The new drugs offer the hope of treatment to perhaps thousands of HIV patients who have stopped responding to other medications, says William Towner, medical director of the Kaiser Permanente HIV/AIDS research trials program and member of the study team, which reported its findings online today in The Lancet. By keeping the virus at undetectable levels, researchers believe they can slow the spread of drug-resistant varieties.
The phase III study tracked 591 U.S. patients whose infections were resistant to the most common types of antiretrovirals, the medications used to treat HIV. Along with their preexisting regimens they were given the recently approved drug TMC114 (darunivir) as well as either TMC125 or a placebo. After 24 weeks, virus levels were undetectable—defined as less than 50 copies per milliliter of blood—in 62 percent of patients receiving TMC125, compared with 44 percent that received only the other drugs.
Tibotec, the company that developed TMC125 and darunivir, sponsored the trial and was involved in analyzing the data.
Drug manufacturers have developed more than 20 antiretroviral compounds since 1987 when the antiretroviral drug AZT came to market. All but one fall into one of three categories—either nucleoside or nonnucleoside reverse transcriptase inhibitors or protease inhibitors—based on the part of the virus they target.
Combining drugs from multiple classes into so-called cocktails makes it harder for the rapidly mutating virus to evolve resistance, but adding a single drug to a failing cocktail quickly breeds resistance to it, too. And when a member of one class fails it can take the rest along with it. A single mutation renders HIV immune to the three existing nonnucleoside transcriptase inhibitors.
TMC125 is a new, fourth member that picks up where the others leave off. When combined with darunivir and a third drug, it led to undetectable virus in 82 percent of 82 patients, according to the study.
"This is the first example that a second generation of this class can actually be part of a new regimen," says HIV researcher Eric Daar of the Los Angeles Biomedical Research Center and the David Geffen School of Medicine at U.C.L.A.
The development of protease inhibitors in the mid-1990s first made it possible to bring the virus to undetectable levels, but additional drugs trickled in one at a time, Towner says. "For many years we've had to make this hard choice" when a cocktail fails, he says. "Do we add the one [new] drug and burn our bridges or do we wait for two drugs?"
Earlier this year phase III results came in for two other new drugs, Pfizer's maraviroc and Merck's raltegravir, each of which is the first in a new antiretroviral category and leads to undetectable levels of drug-resistant virus in about half of studied cases. All three compounds have been submitted for FDA approval.
They would join the second-generation protease inhibitors darunivir and Pfizer's tipranivir, both approved in the last two years. "This is the second coming of HIV medical therapy," Towner says. "That's what makes [TMC]125 so exciting."

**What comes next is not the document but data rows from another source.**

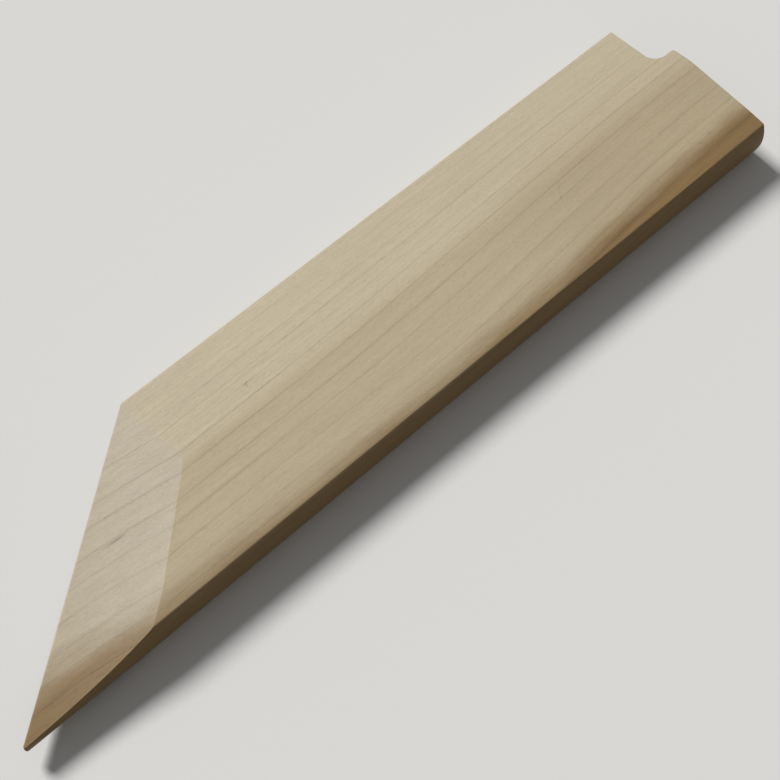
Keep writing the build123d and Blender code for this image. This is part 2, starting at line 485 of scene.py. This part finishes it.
def layFloor():
    side = studio["floorSize"] / 2
    corners = [(-side, -side, 0), (side, -side, 0), (side, side, 0), (-side, side, 0)]
    mesh = bpy.data.meshes.new("floor")
    mesh.from_pydata(corners, [], [(0, 1, 2, 3)])
    floor = bpy.data.objects.new("floor", mesh)
    bpy.context.scene.collection.objects.link(floor)
    material = bpy.data.materials.new("pale_floor")
    material.use_nodes = True
    tree = material.node_tree
    shader = tree.nodes["Principled BSDF"]
    colour = seenOrLit(tree, studio["floorSeen"], studio["floorLight"])
    feed(tree, shader.inputs["Base Color"], colour)
    shader.inputs["Roughness"].default_value = studio["floorRoughness"]
    shader.inputs["Specular IOR Level"].default_value = studio["floorSpecular"]
    mesh.materials.append(material)


def hangLamp():
    # Far off, so that the floor is lit evenly, and wide enough for a soft shadow
    lamp = bpy.data.lights.new("soft_lamp", "SUN")
    lamp.angle = studio["lampWidth"]
    lamp.energy = studio["lampStrength"]
    holder = bpy.data.objects.new("soft_lamp", lamp)
    holder.location = studio["lampFrom"]
    holder.rotation_euler = (-Vector(studio["lampFrom"])).to_track_quat("-Z", "Y").to_euler()
    bpy.context.scene.collection.objects.link(holder)


def lightWorld():
    world = bpy.data.worlds.new("studio")
    world.use_nodes = True
    tree = world.node_tree
    colour = seenOrLit(tree, studio["worldSeen"], studio["worldLight"])
    feed(tree, tree.nodes["Background"].inputs["Color"], colour)
    bpy.context.scene.world = world


layFloor()
hangLamp()
lightWorld()
print("floor and lamp placed")

# Seen from above the edge side, with the mouth at the upper right
view = {
    "place": (-0.1242, -0.1444, 0.3415),         # metres
    "right": (0.7366, -0.67632, 0.00293),
    "up": (0.59663, 0.65182, 0.46815),
    "lens": 69.23,                               # mm, like the sensor
    "sensor": 36.0,
    "nearest": 0.01,                             # metres
}


def placeCamera():
    camera = bpy.data.objects.new("camera", bpy.data.cameras.new("camera"))
    right, up = Vector(view["right"]), Vector(view["up"])
    turn = Matrix((right, up, right.cross(up))).transposed().to_4x4()
    camera.matrix_world = Matrix.Translation(view["place"]) @ turn
    camera.data.lens = view["lens"]
    camera.data.sensor_width = view["sensor"]
    camera.data.clip_start = view["nearest"]
    bpy.context.scene.collection.objects.link(camera)
    bpy.context.scene.camera = camera


placeCamera()
bpy.context.scene.view_settings.view_transform = "Standard"
print("camera placed")
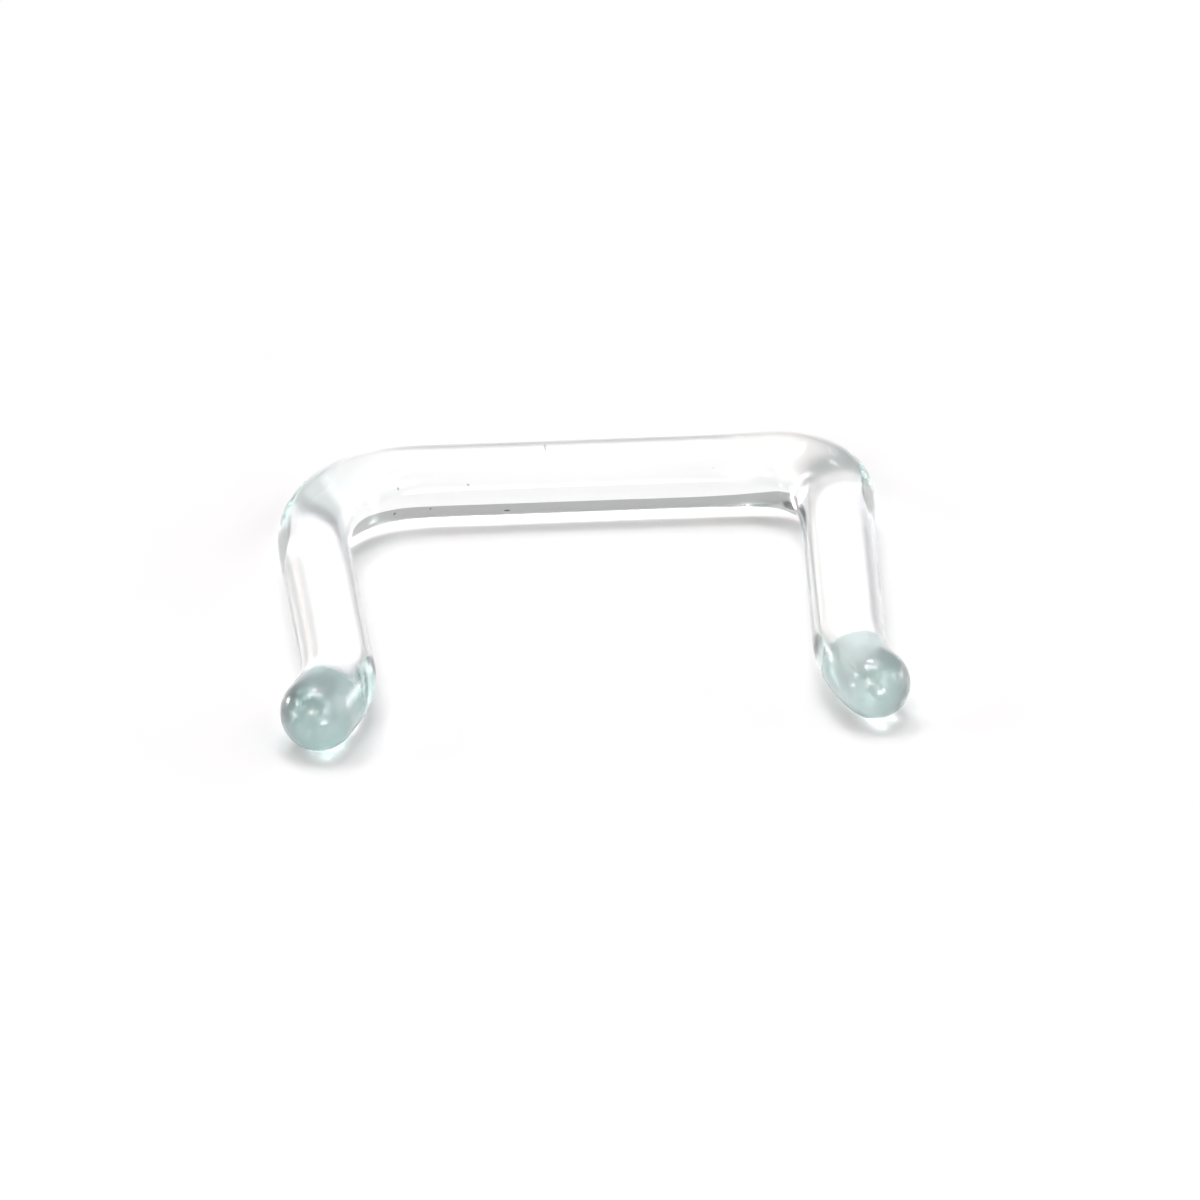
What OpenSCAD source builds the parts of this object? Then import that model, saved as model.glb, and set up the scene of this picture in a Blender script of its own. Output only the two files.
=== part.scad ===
// Septum retainer: one round glass rod bent to a flat U with short out-turned, fire-polished tips.
// Millimetres. X runs along the bar, the legs run towards -Y, and the rod lies flat on Z = 0.
// The origin is the middle of the part's footprint, on the surface it lies on.

/* [Rod] */
// Diameter of the glass rod (14 gauge)
rod_d = 1.6; // [1:0.1:2]
// Straight length of the bar, between the starts of the two corners
bar_straight = 8.15; // [6:0.05:14]

/* [Left side] */
// Radius of the left corner, at the rod's centre line
left_corner_r = 2.16; // [1.05:0.01:3]
// Angle that the left corner turns through (over 90 leans the leg inward)
left_corner_turn = 93; // [80:0.5:105]
// Straight length of the left leg
left_leg = 5.2; // [2:0.05:8]
// Radius of the left tip's outward turn, at the rod's centre line
left_tip_r = 1.85; // [1.05:0.01:2.5]
// Angle of the left tip's outward turn
left_tip_turn = 31; // [10:0.5:80]
// Straight length after the left tip's turn
left_tip_straight = 0.65; // [0.1:0.05:2]

/* [Right side] */
// Radius of the right corner, at the rod's centre line
right_corner_r = 1.26; // [1.05:0.01:3]
// Angle that the right corner turns through
right_corner_turn = 93; // [80:0.5:105]
// Straight length of the right leg
right_leg = 6.05; // [2:0.05:8]
// Radius of the right tip's outward turn, at the rod's centre line
right_tip_r = 1.85; // [1.05:0.01:2.5]
// Angle of the right tip's outward turn
right_tip_turn = 31; // [10:0.5:80]
// Straight length after the right tip's turn
right_tip_straight = 0.35; // [0.1:0.05:2]

/* [Hidden] */
$fn = 96;
rod_r = rod_d / 2;

// Unit vector along a heading, and the one to its left
function along(h) = [cos(h), sin(h)];
function leftward(h) = [-sin(h), cos(h)];

// Where a side ends, from the end of the bar and heading +X: the corner turns it clockwise by ct,
// the leg runs straight, and the tip turns it back by tt
function after_corner(cr, ct) = -cr * leftward(0) + cr * leftward(-ct);
function after_leg(cr, ct, leg) = after_corner(cr, ct) + leg * along(-ct);
function after_turn(cr, ct, leg, tr, tt) =
    after_leg(cr, ct, leg) + tr * leftward(-ct) - tr * leftward(tt - ct);
function side_end(cr, ct, leg, tr, tt, ts) =
    after_turn(cr, ct, leg, tr, tt) + ts * along(tt - ct);

left_end = side_end(left_corner_r, left_corner_turn, left_leg,
                    left_tip_r, left_tip_turn, left_tip_straight);
right_end = side_end(right_corner_r, right_corner_turn, right_leg,
                     right_tip_r, right_tip_turn, right_tip_straight);

// How far a corner's outside reaches past the end of the bar
function corner_reach(cr, ct) = ct >= 90 ? cr : cr * sin(ct);

// The footprint, about the middle of the bar
x_max = bar_straight / 2 + rod_r + max(corner_reach(right_corner_r, right_corner_turn), right_end[0]);
x_min = -bar_straight / 2 - rod_r - max(corner_reach(left_corner_r, left_corner_turn), left_end[0]);
y_max = rod_r;
y_min = min(left_end[1], right_end[1]) - rod_r;

// A straight length of rod along +X
module straight(length) {
    rotate([0, 90, 0]) cylinder(h = length, r = rod_r);
}

// A bend of rod that starts at the origin heading +X; a positive angle turns it to the left
module bend(radius, angle) {
    if (angle > 0)
        translate([0, radius, 0]) rotate([0, 0, -90])
            rotate_extrude(angle = angle) translate([radius, 0]) circle(r = rod_r);
    else
        translate([0, -radius, 0]) rotate([0, 0, 90 + angle])
            rotate_extrude(angle = -angle) translate([radius, 0]) circle(r = rod_r);
}

// The end of the rod: a straight length along +X with a half-round end
module tip(length) {
    rotate([0, 90, 0]) rotate_extrude() {
        square([rod_r, length]);
        translate([0, length]) intersection() {
            circle(r = rod_r);
            square([rod_r, rod_r]);
        }
    }
}

// Moves what follows to the end of a bend
module past_bend(radius, angle) {
    s = angle > 0 ? 1 : -1;
    translate([0, s * radius, 0]) rotate([0, 0, angle]) translate([0, -s * radius, 0]) children();
}

// Corner, leg, outward turn and tip of one side, from the end of the bar and heading +X
module side(cr, ct, leg, tr, tt, ts) {
    bend(cr, -ct);
    past_bend(cr, -ct) {
        straight(leg);
        translate([leg, 0, 0]) {
            bend(tr, tt);
            past_bend(tr, tt) tip(ts);
        }
    }
}

module glass_rod() {
    color([0.80, 0.93, 0.90, 0.45])
        translate([-(x_min + x_max) / 2, -(y_min + y_max) / 2, rod_r]) {
            translate([-bar_straight / 2, 0, 0]) straight(bar_straight);
            translate([bar_straight / 2, 0, 0])
                side(right_corner_r, right_corner_turn, right_leg,
                     right_tip_r, right_tip_turn, right_tip_straight);
            mirror([1, 0, 0]) translate([bar_straight / 2, 0, 0])
                side(left_corner_r, left_corner_turn, left_leg,
                     left_tip_r, left_tip_turn, left_tip_straight);
        }
}

glass_rod();
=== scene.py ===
import math
import bpy
import numpy as np
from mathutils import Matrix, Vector


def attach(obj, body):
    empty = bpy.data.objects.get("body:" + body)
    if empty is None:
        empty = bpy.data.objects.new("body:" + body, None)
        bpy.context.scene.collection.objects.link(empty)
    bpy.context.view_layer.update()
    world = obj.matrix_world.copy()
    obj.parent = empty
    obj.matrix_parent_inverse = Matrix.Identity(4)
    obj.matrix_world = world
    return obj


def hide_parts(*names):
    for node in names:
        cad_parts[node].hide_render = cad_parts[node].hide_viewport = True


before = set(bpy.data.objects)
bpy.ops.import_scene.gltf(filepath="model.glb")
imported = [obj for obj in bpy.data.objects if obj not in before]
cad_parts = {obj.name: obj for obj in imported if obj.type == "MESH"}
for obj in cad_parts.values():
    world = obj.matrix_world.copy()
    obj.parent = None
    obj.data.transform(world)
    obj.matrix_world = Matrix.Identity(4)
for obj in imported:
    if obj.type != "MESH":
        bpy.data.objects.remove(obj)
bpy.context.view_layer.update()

MM = 0.001

# --------------------------------------------------------------------------- the rod
# Lengths in millimetres, seen from above, the bar's middle at (0, 0) and the legs towards -Y. Bent by hand
# in the flame: the bends start and end gradually, and the glass is thicker where a corner was pushed in.
ROD_R = 0.8
HALF_BAR = 4.025
SIDES = {
    "left": dict(corner_r=2.16, corner=93.5, leg=5.15, tip_r=1.85, tip=31.0, end=0.65,
                 ease=0.46, bulge=0.11, bulge_at=-0.66, bulge_w=1.135, tip_size=1.028),
    "right": dict(corner_r=1.28, corner=91.8, leg=5.72, tip_r=3.00, tip=31.3, end=0.03,
                  ease=0.365, bulge=0.315, bulge_at=-0.14, bulge_w=1.23, tip_size=0.962),
}
TIP_EASE = 0.12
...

Daar says there is no recent tally of multidrug-resistant HIV but he estimates that tens of thousands may harbor such infections. Towner says that in his clinical practice in Los Angeles, 15 to 20 percent of his 300-plus HIV patients have a highly resistant virus. "It hasn't exploded into a wildfire yet,'' he says, "but the potential exists."
Doctors and patients will never apply medications perfectly, Towner says, hence the existence of multidrug-resistant HIV. But with new cocktails on the horizon, he adds, "the hope would be that in a sizeable number of patients we could avoid any drug resistance."